Mixed Greens Gallery in New York City is really embracing the contrast between the pastoral and manmade right now, with its three current exhibitions touching on turf and landscape. Mixed Greens is a contemporary art gallery that specializes in “conceptually driven and figurative work by emerging and mid-career American artists,” its mission explains. Kim Beck, Leigh Tarentino, and Susan Graham are just three of those artists, whose works are all currently on display at the gallery.

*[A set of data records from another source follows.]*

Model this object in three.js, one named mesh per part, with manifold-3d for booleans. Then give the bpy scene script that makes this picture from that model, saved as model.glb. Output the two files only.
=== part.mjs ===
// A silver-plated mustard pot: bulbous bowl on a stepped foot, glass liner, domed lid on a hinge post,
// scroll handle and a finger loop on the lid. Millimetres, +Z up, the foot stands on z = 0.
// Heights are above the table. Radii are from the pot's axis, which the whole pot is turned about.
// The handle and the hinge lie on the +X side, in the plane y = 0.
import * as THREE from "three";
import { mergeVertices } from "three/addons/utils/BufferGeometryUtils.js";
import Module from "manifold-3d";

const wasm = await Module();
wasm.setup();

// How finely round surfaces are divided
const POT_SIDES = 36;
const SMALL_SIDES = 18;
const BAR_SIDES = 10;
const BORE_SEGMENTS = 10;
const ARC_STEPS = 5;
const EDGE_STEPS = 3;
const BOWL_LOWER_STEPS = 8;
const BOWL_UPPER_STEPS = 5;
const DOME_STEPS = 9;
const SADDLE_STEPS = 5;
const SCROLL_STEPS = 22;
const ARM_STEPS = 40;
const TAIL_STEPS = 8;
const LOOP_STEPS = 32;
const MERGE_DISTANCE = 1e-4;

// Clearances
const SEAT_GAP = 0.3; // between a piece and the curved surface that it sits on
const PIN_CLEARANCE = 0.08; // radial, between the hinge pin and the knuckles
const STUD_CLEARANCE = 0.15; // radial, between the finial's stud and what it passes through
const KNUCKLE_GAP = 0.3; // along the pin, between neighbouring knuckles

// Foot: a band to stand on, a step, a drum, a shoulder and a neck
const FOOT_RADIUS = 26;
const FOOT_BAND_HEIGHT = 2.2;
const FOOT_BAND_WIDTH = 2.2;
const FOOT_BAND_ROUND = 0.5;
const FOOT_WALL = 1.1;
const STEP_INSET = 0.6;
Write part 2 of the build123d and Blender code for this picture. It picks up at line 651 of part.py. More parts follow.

Here’s what you can expect to find at Mixed Greens right now:
A Great Piece of Turf
This solo exhibition of artist Kim Beck is her second one at Mixed Greens, and showcases mixed media, drawings, and sculptures that address ideas of nature and territory. “As remnants of what were once blockades, these pieces are mediations on fences, territory, turf, and even painting itself,” explains the gallery in regards to some of her larger, fencelike works. A Great Piece of Turf spans most of the gallery, illustrating the introspections of the artist as she examines the boundaries and fluidities of natural spaces.
(April 24-May 23, 2014)
The Night Hours
This exhibition is a site-specific window installation by Providence-based artist Leigh Tarentino. “Known for her works on paper and digital prints, Tarentino translates the constructed landscape to dynamically layered fabric panels in our 26th Street windows,” Mixed Greens details. In the past, Tarentino has used watercolor and ink to create delicate, eerie representations of manmade landscapes. In The Night Hours, she uses painted and silkscreened layers of fabric to create collages that depict nighttime suburbia. She examines landscapes, single-family houses, and gardens in a haunting, beautiful way.
(March 20-May 23, 2014)
Spiral Landscape
Susan Graham’s Spiral Landscape is another site-specific installation that takes up an entire wall of the gallery from floor to ceiling. According to Mixed Greens, Spiral Landscape is “a giant mandala-like spiral made of porcelain sculptures and sugar objects affixed directly to the wall,” of what Graham’s imaginative, precarious installation looks like. As the gallery notes, “there is a simultaneous sense of wonder and danger in the installation, palpable through the viewer’s proximity to such unprotected fragility.”